Back then, two of the adjacent markets that Bill Gates was definitely gonna dominate were internet services with MSN and web browsing with Bing.  HL was among an army of lawyers representing competitors in those markets that besieged federal and state antitrust enforcers for HELP!  Despite Microsoft’s then operating system dominance and size and all the money in the world, MSN and Bing never attained significant market share let alone dominance.

Bill Gates & Steve Jobs

There were lots of reasons for those failures but the main one involves how ferociously other tech companies battled Microsoft in innovation, price, and product quality.  Back then little Apple renewed its “go it alone” vision, behind the rehired CEO Steve Jobs and eventually passed Microsoft in size and profitability.

Another famous competitive battle among the Big Four pitted Apple’s iBooks against Amazon’s Kindle.  Amazon won that one with tremendous help from the Obama Antitrust Division and many state attorneys general.

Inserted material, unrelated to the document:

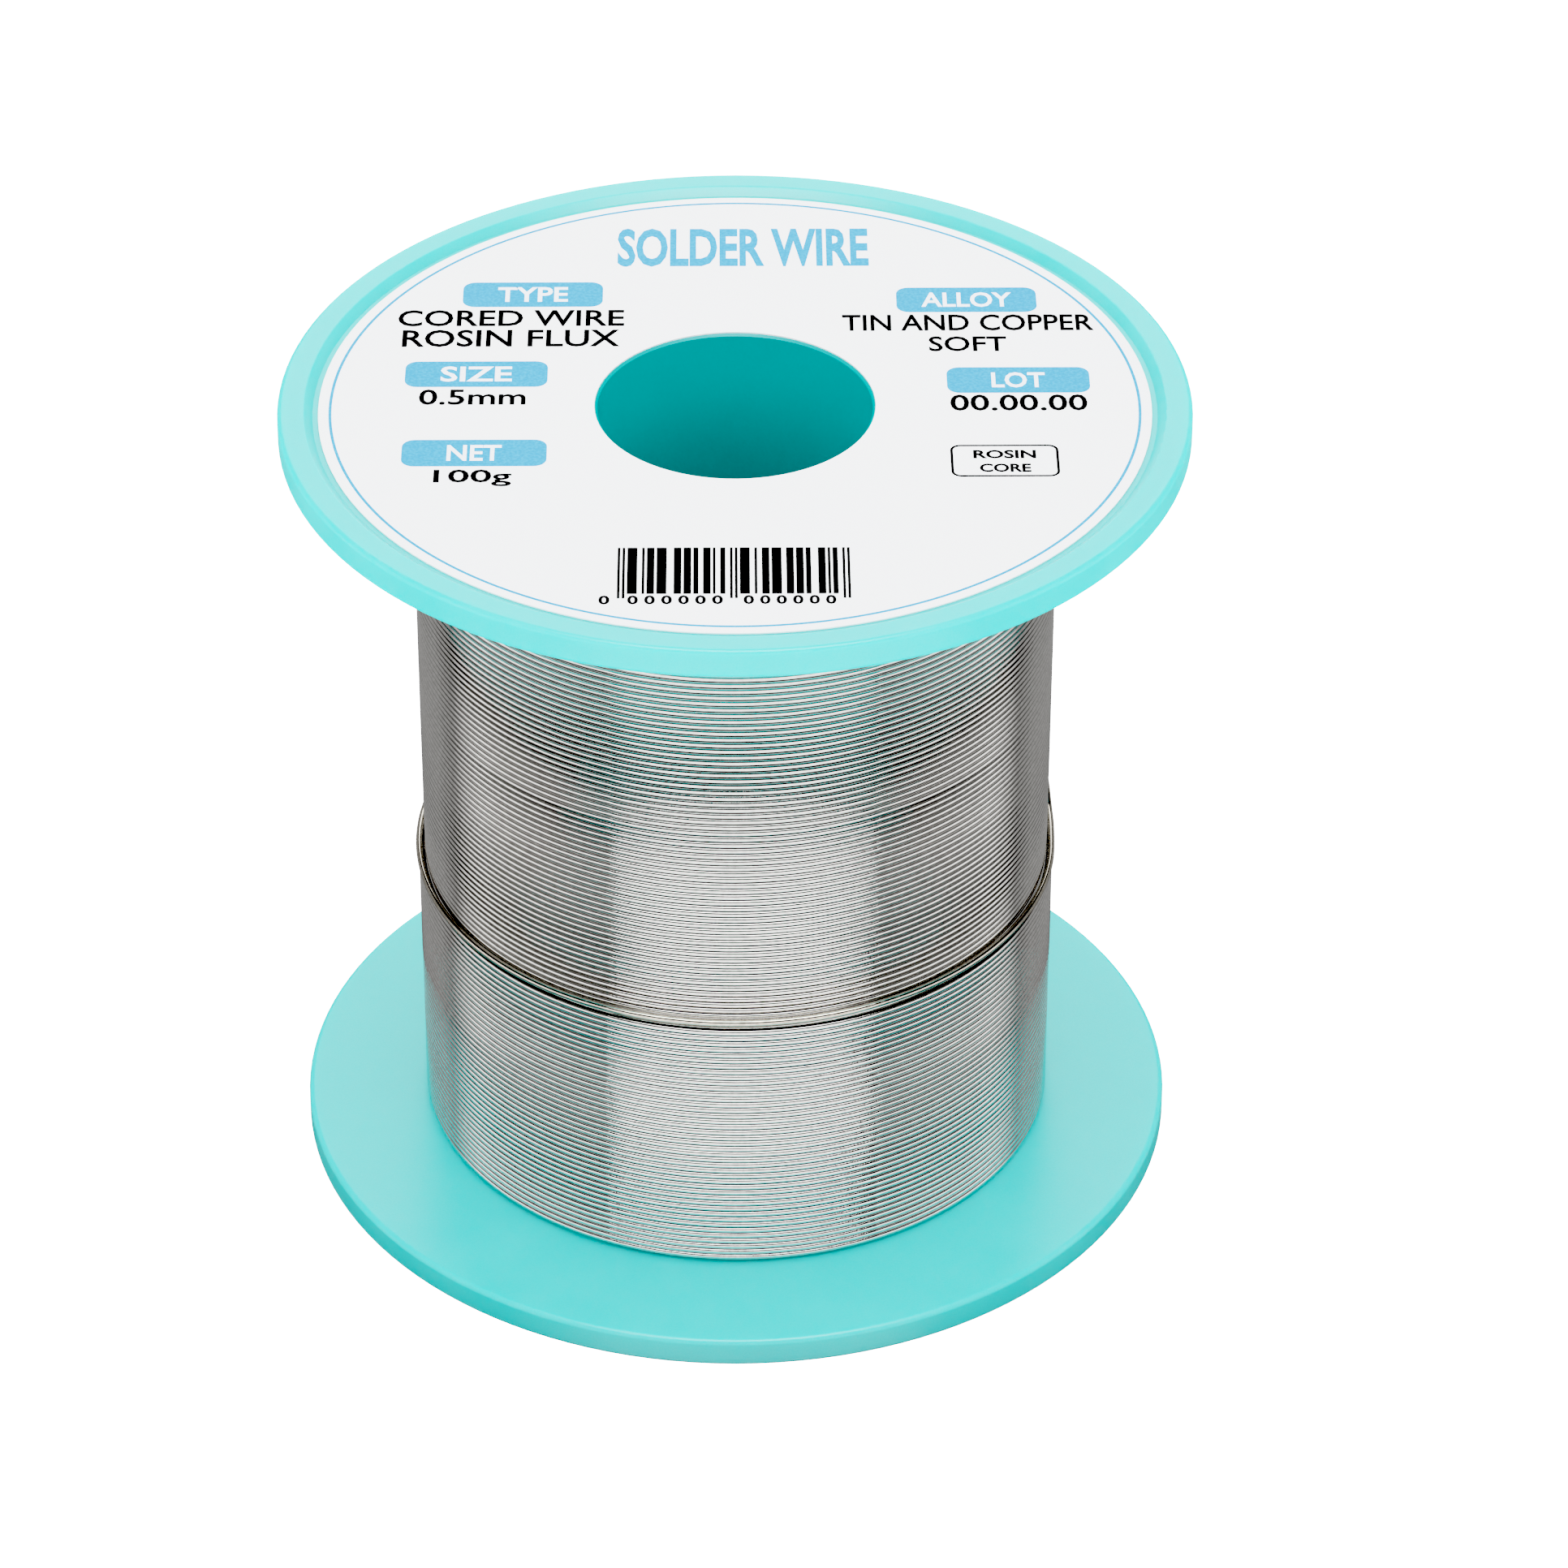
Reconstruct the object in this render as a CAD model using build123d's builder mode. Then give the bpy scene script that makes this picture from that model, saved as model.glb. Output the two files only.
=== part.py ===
"""Solder wire spool: a moulded two-flange spool with a hollow bore, wound with 0.5 mm cored solder.

The origin is at the middle of the underside, +Z is the spool's axis, and lengths are in millimetres.
The wire is one long strand. Each wound layer of it is a closed sleeve that the next layer lies on,
the top layer reaches only part of the way up, and its last turn and loose end are pieces of their own.
"""

import os
from math import cos, radians, sin, sqrt, tan

from build123d import *

# Overall sizes
FLANGE_DIAMETER = 65.0
OVERALL_HEIGHT = 62.0

# Flanges
WEB_THICKNESS = 1.7
RIM_RAISE = 0.55
RIM_WIDTH = 1.9
RIM_SLOPE = 0.6
RIM_INNER_RADIUS = 0.2
RIM_OUTER_RADIUS = 0.35
WOUND_SIDE_RADIUS = 0.4
SPIGOT_DEPTH = 3.0
SPIGOT_WALL = 1.2
SPIGOT_CLEARANCE = 0.05
RIB_COUNT = 8
RIB_THICKNESS = 1.2

# Barrel and bore tube
BARREL_DIAMETER = 41.77
BARREL_WALL = 1.2
BORE_DIAMETER = 19.6
BORE_WALL = 1.0
BORE_CHAMFER = 0.15
SHOULDER_WIDTH = 0.6
TUBE_CLEARANCE = 0.05

# Label
LABEL_THICKNESS = 0.1
LABEL_HOLE_DIAMETER = 20.0
LABEL_RIM_GAP = 0.4

# Wire and its flux core
WIRE_DIAMETER = 0.5
FLUX_DIAMETER = 0.22
FULL_LAYERS = 5
PART_LAYER_TURNS = 43

# Start of the wire, through a hole in the barrel
START_HOLE_CLEARANCE = 0.2
START_ABOVE_SPIGOT = 1.0
START_REACH = 1.6
START_TAIL = 3.2
START_BEND_RADIUS = 1.2

# Last turn, with angles in degrees about +Z from +X
END_RADIAL_GAP = 0.15
END_STEP_GAP = 0.2
END_TURN_FROM = 86.0
END_TURN_TO = 362.0
END_LEAD_OUT = 3.0

# Loose end: angle, height above the last turn, and clearance outside the part layer
END_ROUTE = [
    (374.5, 0.9, 0.20),
    (380.0, 3.4, 0.40),
    (387.0, 6.2, 0.45),
    (397.0, 8.2, 0.45),
    (409.0, 8.7, 0.45),
    (421.0, 7.5, 0.45),
    (432.0, 5.0, 0.45),
    (442.0, 1.9, 0.45),
    (452.0, -1.3, 0.45),
    (462.0, -4.1, 0.70),
    (471.0, -6.3, 1.50),
]

# Worked out from the sizes above
flange_radius = FLANGE_DIAMETER / 2
flange_height = WEB_THICKNESS + RIM_RAISE
wound_bottom = flange_height
wound_top = OVERALL_HEIGHT - flange_height
barrel_radius = BARREL_DIAMETER / 2
barrel_inner = barrel_radius - BARREL_WALL
bore_radius = BORE_DIAMETER / 2
tube_end_radius = bore_radius + BORE_WALL
tube_radius = tube_end_radius + SHOULDER_WIDTH
web_hole_radius = tube_end_radius + TUBE_CLEARANCE
spigot_outer = barrel_inner - SPIGOT_CLEARANCE
spigot_inner = spigot_outer - SPIGOT_WALL
recess_radius = flange_radius - RIM_WIDTH - RIM_SLOPE
wire_radius = WIRE_DIAMETER / 2
layer_pitch = WIRE_DIAMETER * sqrt(3) / 2
part_layer_top = wound_bottom + PART_LAYER_TURNS * WIRE_DIAMETER


def layer_outer(number):
    """Outer radius of a wound layer: layer 1 lies on the barrel and each other one nests on the last."""
    return barrel_radius + WIRE_DIAMETER + (number - 1) * layer_pitch


def on_cylinder(radius, angle, height):
    """Point at an angle in degrees round the spool's axis."""
    return Vector(radius * cos(radians(angle)), radius * sin(radians(angle)), height)


def bend_radii(points):
    """Largest even bend radius at each inner point of a route, from its two runs and its turn."""
    radii = []
    for before, corner, after in zip(points, points[1:], points[2:]):
        run_in = corner - before
        run_out = after - corner
        turn = radians(run_in.get_angle(run_out))
        radii.append(0.45 * min(run_in.length, run_out.length) / tan(turn / 2))
    return radii


def write(name, part):
    """Label a finished sub-part and write it to its own file."""
    part.label = name
    export_step(part, f"parts/{name}.step")
    print(name, "volume", round(part.volume, 2))


os.makedirs("parts", exist_ok=True)

# Flanges: a web with a raised rim outside, and a spigot and ribs inside that hold the barrel true.
# The profile is drawn for the bottom flange, and the top flange is its mirror image.
with BuildPart() as flange_bottom:
    with BuildSketch(Plane.XZ) as flange_profile:
        with BuildLine():
            Polyline(
                (web_hole_radius, RIM_RAISE),
                (recess_radius, RIM_RAISE),
                (recess_radius + RIM_SLOPE, 0),
                (flange_radius, 0),
                (flange_radius, flange_height),
                (web_hole_radius, flange_height),
                close=True,
            )
        make_face()
        fillet(flange_profile.vertices().group_by(Axis.Y)[0].sort_by(Axis.X)[0], RIM_INNER_RADIUS)
        fillet(flange_profile.vertices().group_by(Axis.X)[-1].sort_by(Axis.Y)[0], RIM_OUTER_RADIUS)
        fillet(flange_profile.vertices().group_by(Axis.X)[-1].sort_by(Axis.Y)[-1], WOUND_SIDE_RADIUS)
    revolve(axis=Axis.Z)
    rib_inner = tube_radius + TUBE_CLEARANCE
    rib_length = spigot_inner + SPIGOT_WALL / 2 - rib_inner
    with BuildSketch(Plane.XY.offset(flange_height)):
        Circle(spigot_outer)
        Circle(spigot_inner, mode=Mode.SUBTRACT)
        with PolarLocations(rib_inner + rib_length / 2, RIB_COUNT):
            Rectangle(rib_length, RIB_THICKNESS)
    extrude(amount=SPIGOT_DEPTH)
write("flange_bottom", flange_bottom.part)

with BuildPart() as flange_top:
    add(mirror(flange_bottom.part, about=Plane.XY.offset(OVERALL_HEIGHT / 2), mode=Mode.PRIVATE))
write("flange_top", flange_top.part)

# Barrel: the plain tube between the flanges that the wire is wound on, with the hole for its start.
start_height = wound_bottom + SPIGOT_DEPTH + START_ABOVE_SPIGOT
start_hole_radius = wire_radius + START_HOLE_CLEARANCE
with BuildPart() as barrel:
    with BuildSketch(Plane.XY.offset(wound_bottom)):
        Circle(barrel_radius)
        Circle(barrel_inner, mode=Mode.SUBTRACT)
    extrude(amount=wound_top - wound_bottom)
    with BuildSketch(Plane.YZ.offset(tube_radius)):
        with Locations((0, start_height)):
            Circle(start_hole_radius)
    extrude(amount=barrel_radius, mode=Mode.SUBTRACT)
write("barrel", barrel.part)

# Bore tube: the way through the spool. Its shoulders bear on the webs and its ends are flush.
with BuildPart() as bore_tube:
    with BuildSketch(Plane.XZ) as tube_profile:
        with BuildLine():
            Polyline(
                (bore_radius, RIM_RAISE),
                (tube_end_radius, RIM_RAISE),
                (tube_end_radius, wound_bottom),
                (tube_radius, wound_bottom),
                (tube_radius, wound_top),
                (tube_end_radius, wound_top),
                (tube_end_radius, OVERALL_HEIGHT - RIM_RAISE),
                (bore_radius, OVERALL_HEIGHT - RIM_RAISE),
                close=True,
            )
        make_face()
        chamfer(tube_profile.vertices().group_by(Axis.X)[0], BORE_CHAMFER)
    revolve(axis=Axis.Z)
write("bore_tube", bore_tube.part)

# Label: a paper ring stuck in the recess of the top flange.
with BuildPart() as label_top:
    with BuildSketch(Plane.XY.offset(OVERALL_HEIGHT - RIM_RAISE)):
        Circle(recess_radius - LABEL_RIM_GAP)
        Circle(LABEL_HOLE_DIAMETER / 2, mode=Mode.SUBTRACT)
    extrude(amount=LABEL_THICKNESS)
write("label_top", label_top.part)

# Wound layers: each fills the space from the layer under it to its own outer surface.
for number in range(1, FULL_LAYERS + 2):
    layer_inner = layer_outer(number - 1) if number > 1 else barrel_radius
    layer_top = wound_top if number <= FULL_LAYERS else part_layer_top
    with BuildPart() as wire_layer:
        with BuildSketch(Plane.XY.offset(wound_bottom)):
            Circle(layer_outer(number))
            Circle(layer_inner, mode=Mode.SUBTRACT)
        extrude(amount=layer_top - wound_bottom)
    write(f"wire_layer_{number}", wire_layer.part)

# Start of the wire: in through the barrel from under the first layer, and bent up inside it.
start_turn = barrel_inner - START_REACH
with BuildPart() as wire_start:
    with BuildLine() as start_path:
        FilletPolyline(
            (barrel_radius, 0, start_height),
            (start_turn, 0, start_height),
            (start_turn, 0, start_height + START_TAIL),
            radius=START_BEND_RADIUS,
        )
    with BuildSketch(Plane(start_path.line @ 0, z_dir=start_path.line % 0)):
        Circle(wire_radius)
    sweep()
write("wire_start", wire_start.part)

# Last turn and loose end: a level turn above the step of the part layer, then the end of the wire,
# which climbs the winding, comes back down over the step and stands off at its cut tip.
end_radius = layer_outer(FULL_LAYERS) + END_RADIAL_GAP + wire_radius
end_height = part_layer_top + END_STEP_GAP + wire_radius
turn_end = on_cylinder(end_radius, END_TURN_TO, end_height)
lead_out = turn_end + on_cylinder(END_LEAD_OUT, END_TURN_TO + 90, 0)
end_points = [turn_end, lead_out]
for angle, rise, gap in END_ROUTE:
    run_radius = layer_outer(FULL_LAYERS + 1) + gap + wire_radius
    end_points.append(on_cylinder(run_radius, angle, end_height + rise))
end_radii = bend_radii(end_points)
print("loose end bend radii", [round(radius, 1) for radius in end_radii])

with BuildLine(mode=Mode.PRIVATE) as end_path:
    CenterArc((0, 0, end_height), end_radius, END_TURN_FROM, END_TURN_TO - END_TURN_FROM)
    FilletPolyline(*end_points, radius=end_radii)
end_wire = end_path.wire()
end_section = Plane(end_wire @ 0, z_dir=end_wire % 0)
print("loose end length", round(end_wire.length, 2))

with BuildPart() as loose_end_wire:
    with BuildSketch(end_section):
        Circle(wire_radius)
        Circle(FLUX_DIAMETER / 2, mode=Mode.SUBTRACT)
    sweep(path=end_wire)
write("loose_end_wire", loose_end_wire.part)

with BuildPart() as loose_end_flux:
    with BuildSketch(end_section):
        Circle(FLUX_DIAMETER / 2)
    sweep(path=end_wire)
write("loose_end_flux", loose_end_flux.part)
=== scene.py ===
"""Looks of a solder wire spool: teal moulded flanges, a printed paper label and bright wound wire."""

import logging
import math
from dataclasses import dataclass
from enum import Enum

import bmesh
import bpy
from mathutils import Matrix, Vector


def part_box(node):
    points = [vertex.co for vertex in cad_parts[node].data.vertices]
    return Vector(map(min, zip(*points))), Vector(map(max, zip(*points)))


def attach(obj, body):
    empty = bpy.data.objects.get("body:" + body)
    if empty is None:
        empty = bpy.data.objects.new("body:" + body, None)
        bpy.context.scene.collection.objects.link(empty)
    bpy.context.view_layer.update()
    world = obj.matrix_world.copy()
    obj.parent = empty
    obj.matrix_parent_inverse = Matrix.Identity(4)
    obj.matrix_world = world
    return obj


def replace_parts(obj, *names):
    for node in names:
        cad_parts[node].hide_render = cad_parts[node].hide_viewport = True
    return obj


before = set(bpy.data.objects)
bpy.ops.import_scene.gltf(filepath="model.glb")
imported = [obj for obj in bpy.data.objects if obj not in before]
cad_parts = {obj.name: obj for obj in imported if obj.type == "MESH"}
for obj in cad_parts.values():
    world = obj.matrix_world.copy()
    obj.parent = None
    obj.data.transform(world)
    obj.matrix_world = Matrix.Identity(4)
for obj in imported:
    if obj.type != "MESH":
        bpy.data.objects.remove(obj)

LOG = logging.getLogger("spool")
MM = 0.001

Colour = tuple[float, float, float, float]
Point = tuple[float, float, float]


def linear(hex_code: str) -> Colour:
    """Turn an sRGB hex colour into linear values.

    Args:
        hex_code: six hex digits, such as "61c6c4".

    Returns:
        Red, green, blue and alpha, linear, from 0 to 1.
    """
    channels = [int(hex_code[start:start + 2], 16) / 255 for start in (0, 2, 4)]
    bent = [c / 12.92 if c <= 0.04045 else ((c + 0.055) / 1.055) ** 2.4 for c in channels]
    return (bent[0], bent[1], bent[2], 1.0)


def add_node(tree: bpy.types.NodeTree, kind: str, inputs: dict | None = None, **settings) -> bpy.types.Node:
    """Add one node with its settings and links.

    Args:
        tree: the tree that the node goes into.
        kind: the node's type name.
        inputs: input name or index to a value, or to the output socket that feeds it.
        settings: the node's own properties.

    Returns:
        The new node.
    """
    node = tree.nodes.new(kind)
    for name, value in settings.items():
        setattr(node, name, value)
    for key, value in (inputs or {}).items():
        if isinstance(value, bpy.types.NodeSocket):
            tree.links.new(value, node.inputs[key])
        else:
            node.inputs[key].default_value = value
    return node


class Grain(Enum):
    """Real sizes of surface patterns, in metres."""

    MOULD_TEXTURE = 0.00012
    MOULD_FLOW = 0.006
    PAPER_FIBRE = 0.0003
    PRINT_DOT = 0.00022
    DRAWN_STREAK = 0.0004
    FLUX_GRAIN = 0.00008

    @property
    def scale(self) -> float:
        """Noise scale whose features are this size."""
        return 1.0 / self.value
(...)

These two well-healed and well-counseled companies should have been left to fight their antitrust war themselves.  Amazon fought Apple on the shared assumption that e-Books were the wave of the future. Both companies were wrong, as paper made a strong comeback.  Markets and consumer choice are smarter and more powerful than government and corporate prognosticators.

Today Apple is battling Google as well as Samsung for market share in the huge and rapidly expanding digital payments market.  Though Apple entered this market well after its competitors, its Apple Pay is kicking the feces out of Google Pay, Samsung Pay and even former market leader PayPal.  By doing what Apple has done so well – avoiding most price competition while emphasizing quality, styling and coolness.

Would we be better off if the part of Apple that makes those cool iPhones and Apple Watches was divorced from the part that produces the Apple Pay digital wallet, that works so beautifully with Apple hardware?  HL doesn’t think so.  But maybe Google does and its business model like Microsoft’s welcomes interoperability.  Using that model, Google has to date not been able to convince consumers that Google Pay is cool or works that well with its Android devices.  But that difference of opinion between Apple and Google is the point and goal of competition.

[1] HL avoids use of the standard antitrust term “consumer welfare” a piece of neoclassical economic jargon.  It has been deceptively used and intentionally so by both Robert Bork in his “Antitrust Paradox” and by Lina Khan in her “Amazon Antitrust Paradox.”  Ain’t that paradoxical.